Morris Wolff’s quest to find Holocaust hero continues
By: Sammy Hudes
Published: July 6th, 2011 in Culture » Books » Interviews
Morris Wolff, author of “Whatever Happened to Raoul Wallenberg” Pic: Morris Wolff
“Whatever Happened to Raoul Wallenberg” Pic: Morris Wolff

Morris Wolff, a prominent international lawyer who has devoted his life to finding and rescuing Holocaust hero, Raoul Wallenberg, has written a book about the subject. Titled, “Whatever Happened to Raoul Wallenberg,” the book sells for just $9.99 on the Kindle or $24.95 in paperback. In it, the Philadelphia lawyer tells the complete story of his journey in attempt to find Wallenberg; through filing a precedent-setting lawsuit, speaking to former U.S. Presidents and outing the lies told by Russian officials in court.

The story begins with Wallenberg, who was from Sweden, travelling to Budapest, Hungary in 1944 at the request of the U.S. government. In an attempt to form a war refugee board made up of diplomats from neutral countries, he was assigned to act as a watchdog in Europe. Wallenberg decided to go beyond his duties, creating methods and strategies for rescuing Jews, such as issuing protective passports to prevent them from being deported. Wallenberg threatened the Soviet army, who wished to impose military domination, to stop abusing Jewish women or else he would serve as a witness at their war crimes trials. A thorn in their side, the Soviets handled the problem by arresting Wallenberg.

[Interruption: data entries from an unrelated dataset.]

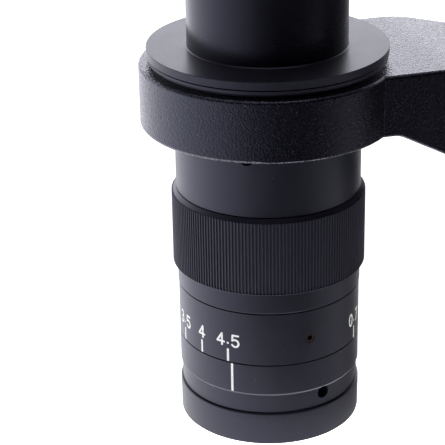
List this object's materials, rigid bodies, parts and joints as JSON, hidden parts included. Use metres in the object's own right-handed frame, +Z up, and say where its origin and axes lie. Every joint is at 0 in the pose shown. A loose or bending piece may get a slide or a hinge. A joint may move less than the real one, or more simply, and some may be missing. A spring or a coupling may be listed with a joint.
{
  "type": "zoom inspection lens on a focusing ring arm",
  "caption": "Monocular zoom inspection lens in the ring arm of a rack-and-pinion focus mount that clamps on a vertical pillar.",
  "frame": {"origin": "on the lens axis at the front rim of the nose, the outer end of the accessory thread", "axes": "+Z up along the lens axis towards the camera end, +X along the arm towards the pillar clamp, +Y the side of the lens clamp screw"},
  "size_m": [0.188, 0.0919, 0.17],
  "materials": {
    "black_anodised": "satin black anodised aluminium with fine turned lines",
    "textured_casting": "semi-gloss black paint with a fine pebbled texture over a casting",
    "optical_glass": "polished and coated optical glass",
    "brass": "turned brass",
    "bright_aluminium": "plain turned aluminium",
    "steel": "ground steel",
    "blackened_steel": "blackened steel screws with light wear",
    "knob_plastic": "moulded black plastic with a fine grain",
    "knob_metal": "plain turned aluminium",
    "nylon": "natural nylon",
    "white_fill": "matt white paint filling the engraved scale"
  },
  "bodies": {
    "focus_block": {"focus_block": "textured_casting", "shaft_bush_left": "brass", "shaft_bush_right": "brass", "pillar_pad": "brass"},
    "arm": {"ring_arm": "textured_casting", "focus_rack": "steel", "rack_screws": "steel", "gib_strip": "brass", "gib_screws": "blackened_steel"},
    "focus_drive": {"pinion_shaft": "steel", "focus_knob_left": "knob_plastic", "focus_knob_right": "knob_plastic", "knob_cap_left": "knob_metal", "knob_cap_right": "knob_metal", "friction_washers": "nylon"},
    "pillar_clamp": {"pillar_clamp_stud": "steel", "pillar_clamp_knob": "knob_plastic"},
    "lens_clamp": {"lens_clamp_stud": "steel", "lens_clamp_head": "knob_metal"},
    "lens_barrel": {"nose_ring": "black_anodised", "index_barrel": "black_anodised", "neck_screws": "blackened_steel", "zoom_stop_pin": "steel", "front_lens_cell": "black_anodised", "front_lens": "optical_glass", "front_retaining_ring": "black_anodised", "guide_tube": "bright_aluminium", "main_barrel": "black_anodised", "barrel_screws": "blackened_steel", "seat_collar": "black_anodised", "seat_washer": "black_anodised", "top_flange": "black_anodised", "upper_tube": "black_anodised", "relay_lens_cell": "black_anodised", "relay_lens": "optical_glass", "relay_retaining_ring": "black_anodised", "adapter_screws": "blackened_steel"},
    "camera_adapter": {"camera_adapter": "black_anodised"},
    "zoom_control": {"zoom_ring": "black_anodised", "zoom_sleeve": "black_anodised", "scale_ring": "black_anodised", "scale_ring_screws": "blackened_steel", "cam_tube": "bright_aluminium", "cam_drive_screws": "blackened_steel"},
    "variator": {"variator_cell": "bright_aluminium", "variator_lens": "optical_glass", "variator_cam_pins": "brass"},
    "compensator": {"compensator_cell": "bright_aluminium", "compensator_lens": "optical_glass", "compensator_cam_pins": "brass"}
  },
  "joints": [
    {"name": "focus_slide", "type": "slide", "parent": "focus_block", "child": "arm", "axis": [0, 0, 1], "range_m": [-0.017, 0.017]},
    {"name": "focus_turn", "type": "hinge", "parent": "focus_block", "child": "focus_drive", "pos_m": [0.0855, 0, 0.066], "axis": [0, 1, 0], "range_deg": [-108.28, 108.28]},
    {"name": "pillar_clamp_turn", "type": "hinge", "parent": "focus_block", "child": "pillar_clamp", "pos_m": [0.14, 0, 0.066], "axis": [1, 0, 0], "range_deg": [0, 720]},
    {"name": "lens_clamp_turn", "type": "hinge", "parent": "arm", "child": "lens_clamp", "pos_m": [0, 0.035, 0.08872], "axis": [0, 1, 0], "range_deg": [0, 720]},
    {"name": "lens_turn", "type": "hinge", "parent": "arm", "child": "lens_barrel", "pos_m": [0, 0, 0.09], "axis": [0, 0, 1], "continuous": true},
    {"name": "camera_turn", "type": "hinge", "parent": "lens_barrel", "child": "camera_adapter", "pos_m": [0, 0, 0.15], "axis": [0, 0, 1], "continuous": true},
    {"name": "zoom_turn", "type": "hinge", "parent": "lens_barrel", "child": "zoom_control", "pos_m": [0, 0, 0.05], "axis": [0, 0, 1], "range_deg": [0, 270]},
    {"name": "variator_slide", "type": "slide", "parent": "lens_barrel", "child": "variator", "axis": [0, 0, 1], "range_m": [0, 0.018]},
    {"name": "compensator_slide", "type": "slide", "parent": "lens_barrel", "child": "compensator", "axis": [0, 0, 1], "range_m": [-0.008, 0]}
  ],
  "couplings": [
    {"joint": "focus_turn", "follows": "focus_slide", "rad_per_m": 111.11},
    {"joint": "variator_slide", "follows": "zoom_turn", "m_per_rad": 0.0038197},
    {"joint": "compensator_slide", "follows": "zoom_turn", "m_per_rad": -0.0016977}
  ]
}
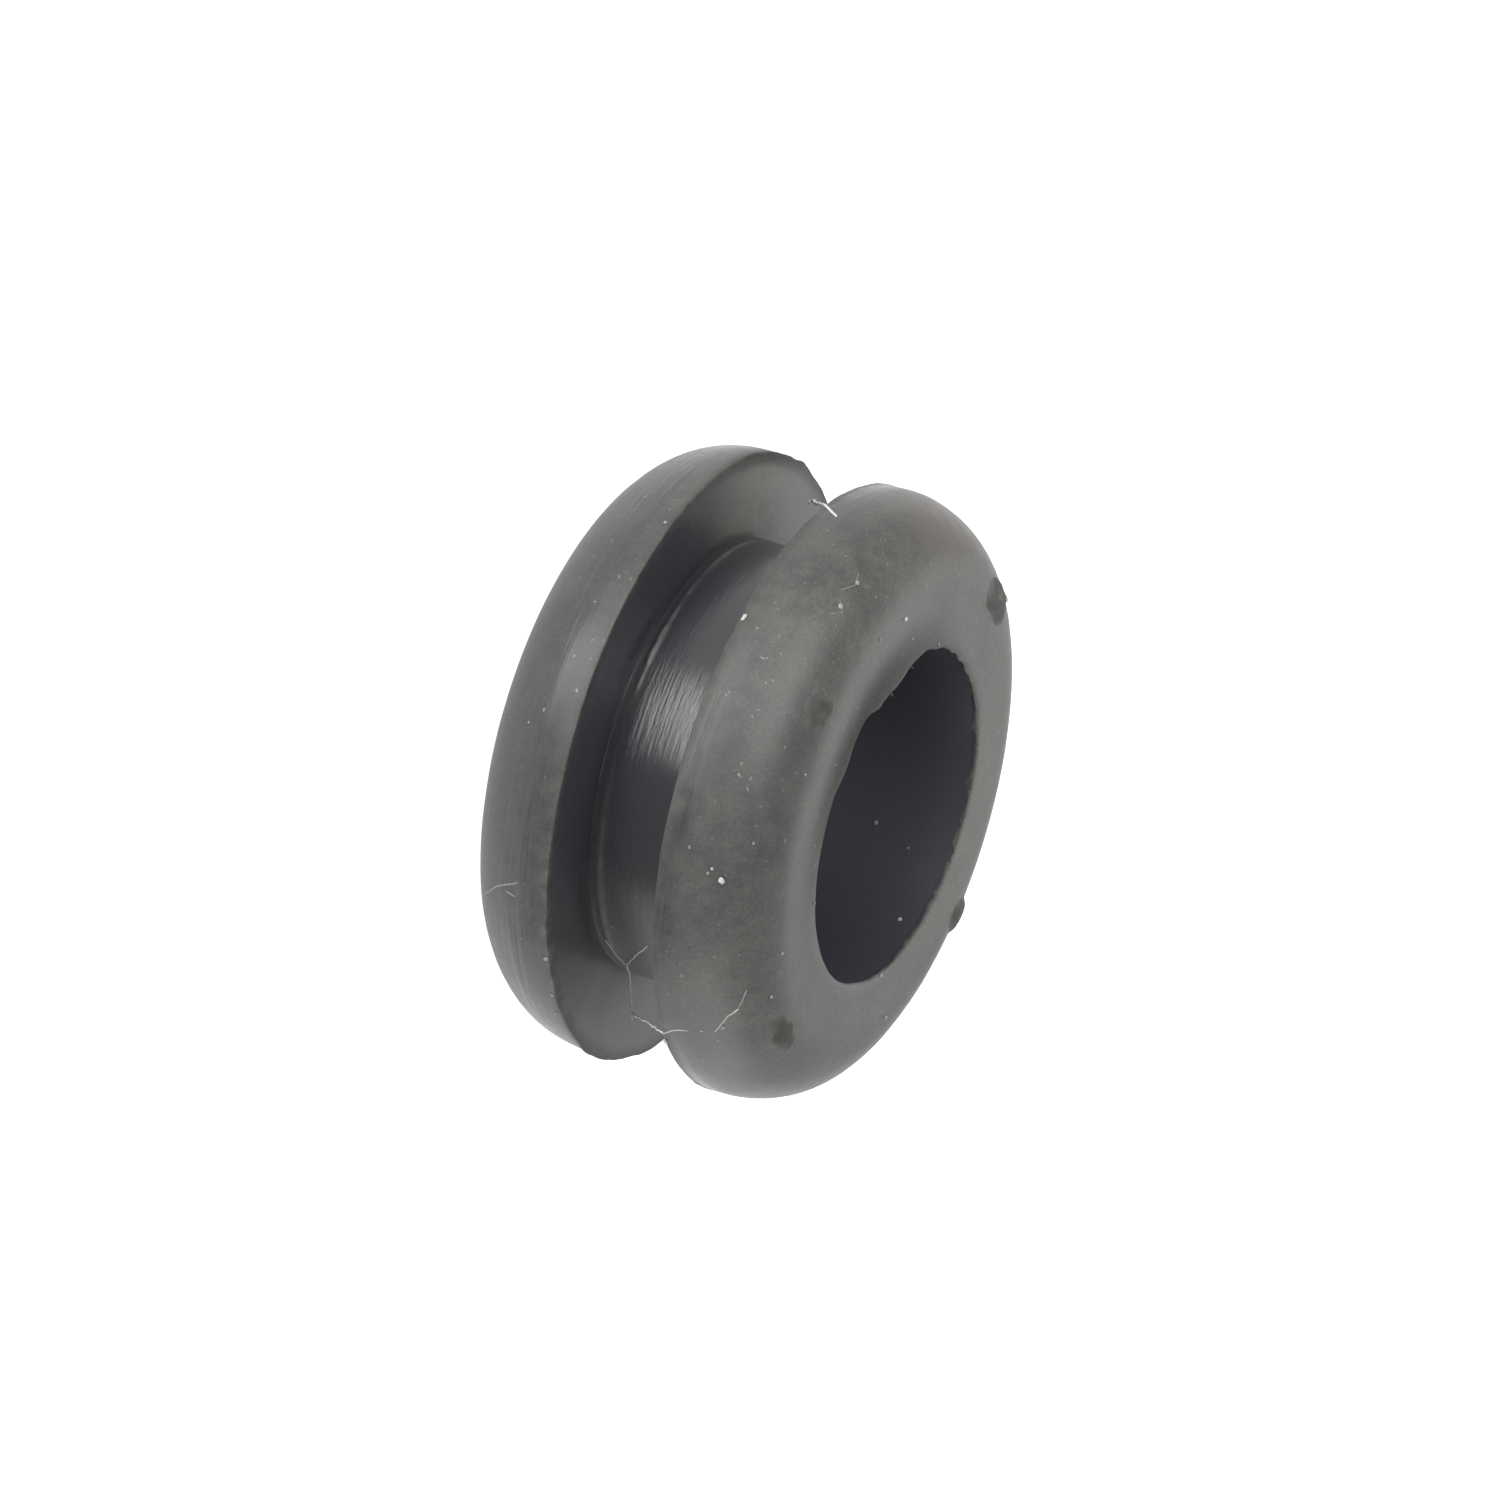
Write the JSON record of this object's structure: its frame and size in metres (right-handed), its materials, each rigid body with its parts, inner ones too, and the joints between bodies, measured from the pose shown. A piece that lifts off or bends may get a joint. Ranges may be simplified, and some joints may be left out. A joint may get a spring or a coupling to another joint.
{
  "type": "rubber grommet bushing",
  "caption": "One-piece moulded rubber vibration bushing: two domed flanges, a groove that snaps into a panel hole, and a through bore for a sleeve or bolt.",
  "frame": {"origin": "centre of the lower end face, where the bushing's axis meets the surface it stands on", "axes": "+Z along the bore axis, from the plain end it stands on to the end with the four vent pips; one pip lies 20 degrees from +X towards -Y"},
  "size_m": [0.018, 0.018, 0.0097],
  "materials": {
    "black_rubber": "satin"
  },
  "bodies": {
    "root": {"rubber_bushing": "black_rubber"}
  },
  "joints": []
}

Wolff entered the story in March of 1983, with Wallenberg having already been in custody for 39 years. Asked what he could do, Wolff suggested filing a lawsuit against the Soviets, claiming kidnapping and other criminal behaviour that violated Wallenberg’s rights. Wolff took hold of the ship, pro bono, and began researching at the University of Pennsylvania law library. He consulted with professors from universities around the U.S., including Harvard, Yale, Columbia, Chicago and the University of Houston. He was determined to rescue Wallenberg.

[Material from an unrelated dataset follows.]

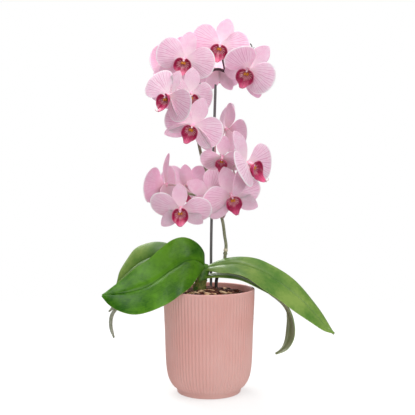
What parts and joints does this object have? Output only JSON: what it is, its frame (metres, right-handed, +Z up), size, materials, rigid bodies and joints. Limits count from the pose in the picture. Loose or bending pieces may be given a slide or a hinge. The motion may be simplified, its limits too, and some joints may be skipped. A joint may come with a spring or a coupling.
{
  "type": "potted orchid",
  "caption": "Moth orchid in bloom on one arching, staked flower spike, with strap leaves and aerial roots, planted in bark in a ribbed round plastic cover pot.",
  "frame": {"origin": "centre of the pot's flat bottom, where it rests", "axes": "+Z up the pot and the flower spike, -Y towards the plant's best side, which most blooms face, +X to the right of a viewer who looks at that side"},
  "size_m": [0.3135, 0.1674, 0.5112],
  "materials": {
    "pot": "satin pink moulded plastic",
    "bark": "rough dry bark",
    "stem": "green stem with dry leaf bases",
    "stake": "dark grey plastic",
    "spike": "smooth olive plant stem",
    "root": "grey-green root skin",
    "leaf": "glossy waxy leaf",
    "bloom": "soft pink petal",
    "lip": "waxy magenta lip"
  },
  "bodies": {
    "root": {"pot": "pot", "bark": "bark", "stem_base": "stem", "stake": "stake", "flower_spike": "spike", "aerial_root_long": "root", "aerial_root_short": "root", "leaf_front_left": "leaf", "leaf_back_left": "leaf", "leaf_right_long": "leaf", "leaf_right_hanging": "leaf", "bloom_01": "bloom", "bloom_02": "bloom", "bloom_03": "bloom", "bloom_04": "bloom", "bloom_05": "bloom", "bloom_06": "bloom", "bloom_07": "bloom", "bloom_08": "bloom", "bloom_09": "bloom", "bloom_10": "bloom", "bloom_11": "bloom", "bloom_12": "bloom", "bloom_13": "bloom", "bloom_14": "bloom", "bloom_15": "bloom", "bloom_16": "bloom", "lip_01": "lip", "lip_02": "lip", "lip_03": "lip", "lip_04": "lip", "lip_05": "lip", "lip_06": "lip", "lip_07": "lip", "lip_08": "lip", "lip_09": "lip", "lip_10": "lip", "lip_11": "lip", "lip_12": "lip", "lip_13": "lip", "lip_14": "lip", "lip_15": "lip", "lip_16": "lip"}
  },
  "joints": []
}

“He was a forgotten man when I first took the case,” Wolff tells Shalom Life. “Nobody knew Wallenberg’s name.”

Prior to filing the lawsuit, Wolff sent a letter to then U.S. President, Ronald Reagan pointing out his absolute power under the U.S. Hostages Act to demand the release of Wallenberg, a United States citizen, from Russian captivity. Unfortunately, as Wolff would learn later on, a conspiracy involving the State Department Legal Counsel kept the letter off the President’s desk.

Wolff proceeded to file the lawsuit against the Russians in February of 1984, in the U.S. Federal Court in Washington D.C. He won the case and the judge awarded Wallenberg’s family a total of $39 million in damages; $1 million for each of his years in captivity up to that point. Unfortunately, this did not lead to Wallenberg’s release, which was the more important issue on Wolff’s agenda.

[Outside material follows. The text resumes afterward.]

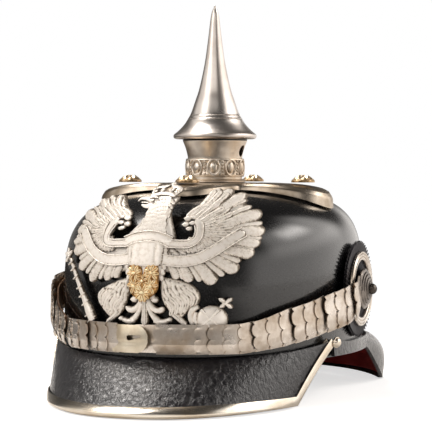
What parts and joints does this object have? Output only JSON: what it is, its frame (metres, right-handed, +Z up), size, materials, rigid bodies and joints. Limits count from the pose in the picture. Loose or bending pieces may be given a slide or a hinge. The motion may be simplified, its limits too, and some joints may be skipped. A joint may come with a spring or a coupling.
{
  "type": "spiked leather helmet",
  "caption": "Lacquered leather helmet with square front visor, neck guard, cross base, screw-in spike, eagle plate, side cockades and scaled chin straps",
  "frame": {"origin": "on the plane that the helmet rests on, below the axis of the spike, which is the middle of the bounding box in width and length", "axes": "+X is the wearer's left, -Y is the front where the visor points, +Z is up along the spike"},
  "size_m": [0.2098, 0.2999, 0.2404],
  "materials": {
    "lacquered_leather": "high gloss lacquer",
    "black_leather": "polished",
    "pleated_leather": "satin, pleated",
    "green_leather": "satin",
    "red_leather": "satin",
    "tan_leather": "natural, matt",
    "silk": "fine plain weave",
    "silver": "polished silver plate",
    "scale_silver": "polished silver plate, lightly tarnished",
    "frosted_silver": "frosted silver plate with polished edges",
    "dark_steel": "darkened, worn",
    "gilt": "gilt, frosted",
    "brass": "turned, dull"
  },
  "bodies": {
    "helmet": {"skull_shell": "lacquered_leather", "front_visor": "black_leather", "front_visor_lining": "green_leather", "front_visor_trim": "silver", "trim_knobs": "silver", "rear_visor": "black_leather", "rear_visor_lining": "red_leather", "rear_spine": "silver", "spine_pins": "silver", "cross_base": "silver", "base_star_studs": "gilt", "base_stud_nuts": "brass", "pearl_ring": "silver", "spike_neck": "silver", "thread_ring": "brass", "eagle_plate": "frosted_silver", "plate_posts": "brass", "breast_ornament": "gilt", "eagle_nuts": "brass", "cockade_disc_left": "pleated_leather", "cockade_disc_right": "pleated_leather", "cockade_ring_left": "silver", "cockade_ring_right": "silver", "cockade_screws": "dark_steel", "cockade_nuts": "brass", "sweatband": "tan_leather", "silk_liner": "silk"},
    "spike_carrier": {"spike_washer": "black_leather"},
    "spike": {"spike": "silver"},
    "strap_left_1": {"chin_boss_left": "dark_steel", "chin_scales_left_1": "scale_silver", "chin_leather_left_1": "tan_leather"},
    "strap_left_2": {"chin_scales_left_2": "scale_silver", "chin_leather_left_2": "tan_leather"},
    "strap_left_3": {"chin_scales_left_3": "scale_silver", "chin_leather_left_3": "tan_leather"},
    "strap_left_4": {"chin_scales_left_4": "scale_silver", "chin_leather_left_4": "tan_leather"},
    "strap_left_5": {"chin_scales_left_5": "scale_silver", "chin_leather_left_5": "tan_leather"},
    "strap_left_6": {"chin_scales_left_6": "scale_silver", "chin_leather_left_6": "tan_leather", "chin_tongue_left": "silver"},
    "strap_right_1": {"chin_boss_right": "dark_steel", "chin_scales_right_1": "scale_silver", "chin_leather_right_1": "tan_leather"},
    "strap_right_2": {"chin_scales_right_2": "scale_silver", "chin_leather_right_2": "tan_leather"},
    "strap_right_3": {"chin_scales_right_3": "scale_silver", "chin_leather_right_3": "tan_leather"},
    "strap_right_4": {"chin_scales_right_4": "scale_silver", "chin_leather_right_4": "tan_leather"},
    "strap_right_5": {"chin_scales_right_5": "scale_silver", "chin_leather_right_5": "tan_leather"},
    "strap_right_6": {"chin_scales_right_6": "scale_silver", "chin_leather_right_6": "tan_leather", "chin_end_plate_right": "silver"}
  },
  "joints": [
    {"name": "strap_left_swing", "type": "hinge", "parent": "helmet", "child": "strap_left_1", "pos_m": [0.091, 0.004, 0.065], "axis": [1, 0, 0], "range_deg": [0, 16]},
    {"name": "strap_left_fold_1", "type": "hinge", "parent": "strap_left_1", "child": "strap_left_2", "pos_m": [0.09882, -0.02363, 0.05892], "axis": [-0.0421, -0.2079, 0.9772], "range_deg": [0, 18.5]},
    {"name": "strap_left_fold_2", "type": "hinge", "parent": "strap_left_2", "child": "strap_left_3", "pos_m": [0.08899, -0.04931, 0.05326], "axis": [-0.0903, -0.1811, 0.9793], "range_deg": [0, 5]},
    {"name": "strap_left_fold_3", "type": "hinge", "parent": "strap_left_3", "child": "strap_left_4", "pos_m": [0.0767, -0.07215, 0.04816], "axis": [-0.102, -0.1549, 0.9826], "range_deg": [0, 12.7]},
    {"name": "strap_left_fold_4", "type": "hinge", "parent": "strap_left_4", "child": "strap_left_5", "pos_m": [0.05981, -0.09218, 0.04381], "axis": [-0.1039, -0.0961, 0.9899], "range_deg": [0, 14.3]},
    {"name": "strap_left_fold_5", "type": "hinge", "parent": "strap_left_5", "child": "strap_left_6", "pos_m": [0.03844, -0.10719, 0.0427], "axis": [0, 0, 1], "range_deg": [0, 15.3]},
    {"name": "strap_right_swing", "type": "hinge", "parent": "helmet", "child": "strap_right_1", "pos_m": [-0.091, 0.004, 0.065], "axis": [1, 0, 0], "range_deg": [0, 16]},
    {"name": "strap_right_fold_1", "type": "hinge", "parent": "strap_right_1", "child": "strap_right_2", "pos_m": [-0.09882, -0.02363, 0.05892], "axis": [-0.0421, 0.2079, -0.9772], "range_deg": [0, 18.5]},
    {"name": "strap_right_fold_2", "type": "hinge", "parent": "strap_right_2", "child": "strap_right_3", "pos_m": [-0.08899, -0.04931, 0.05326], "axis": [-0.0903, 0.1811, -0.9793], "range_deg": [0, 5]},
    {"name": "strap_right_fold_3", "type": "hinge", "parent": "strap_right_3", "child": "strap_right_4", "pos_m": [-0.0767, -0.07215, 0.04816], "axis": [-0.102, 0.1549, -0.9826], "range_deg": [0, 12.7]},
    {"name": "strap_right_fold_4", "type": "hinge", "parent": "strap_right_4", "child": "strap_right_5", "pos_m": [-0.05981, -0.09218, 0.04381], "axis": [-0.1039, 0.0961, -0.9899], "range_deg": [0, 14.3]},
    {"name": "strap_right_fold_5", "type": "hinge", "parent": "strap_right_5", "child": "strap_right_6", "pos_m": [-0.03844, -0.10719, 0.0427], "axis": [0, 0, -1], "range_deg": [0, 15.3]},
    {"name": "spike_lift", "type": "slide", "parent": "helmet", "child": "spike_carrier", "axis": [0, 0, 1], "range_m": [0, 0.0091]},
    {"name": "spike_turn", "type": "hinge", "parent": "spike_carrier", "child": "spike", "pos_m": [0, 0, 0.1575], "axis": [0, 0, 1], "range_deg": [0, 2160]}
  ],
  "couplings": [
    {"joint": "strap_left_fold_1", "follows": "strap_left_swing", "ratio": 1.15},
    {"joint": "strap_left_fold_2", "follows": "strap_left_swing", "ratio": 0.31},
    {"joint": "strap_left_fold_3", "follows": "strap_left_swing", "ratio": 0.79},
    {"joint": "strap_left_fold_4", "follows": "strap_left_swing", "ratio": 0.89},
    {"joint": "strap_left_fold_5", "follows": "strap_left_swing", "ratio": 0.95},
    {"joint": "strap_right_swing", "follows": "strap_left_swing", "ratio": 1},
    {"joint": "strap_right_fold_1", "follows": "strap_left_swing", "ratio": 1.15},
    {"joint": "strap_right_fold_2", "follows": "strap_left_swing", "ratio": 0.31},
    {"joint": "strap_right_fold_3", "follows": "strap_left_swing", "ratio": 0.79},
    {"joint": "strap_right_fold_4", "follows": "strap_left_swing", "ratio": 0.89},
    {"joint": "strap_right_fold_5", "follows": "strap_left_swing", "ratio": 0.95},
    {"joint": "spike_lift", "follows": "spike_turn", "m_per_rad": 0.00023873}
  ]
}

“[My goal was] obviously to find Wallenberg alive,” he said.

Many believe that Wallenberg passed away shortly after World War II, as this is what was reported by the Russian government.

“There was never any evidence he was dead. The Russians kept making up lies and stories that he had died,” said Wolff, refusing to buy such excuses. “He had never died. There was no basis of it and [the judge] found that there was no basis of it. He accused the Russians of lying. The judge said that he found Russian claims of his death totally without credibility.”

Wolff has met with other notable politicians regarding Wallenberg’s release, including former U.S. President, Bill Clinton in 1993. Clinton has praised Wolff’s book, calling it a display of “how much one man can do to achieve justice.”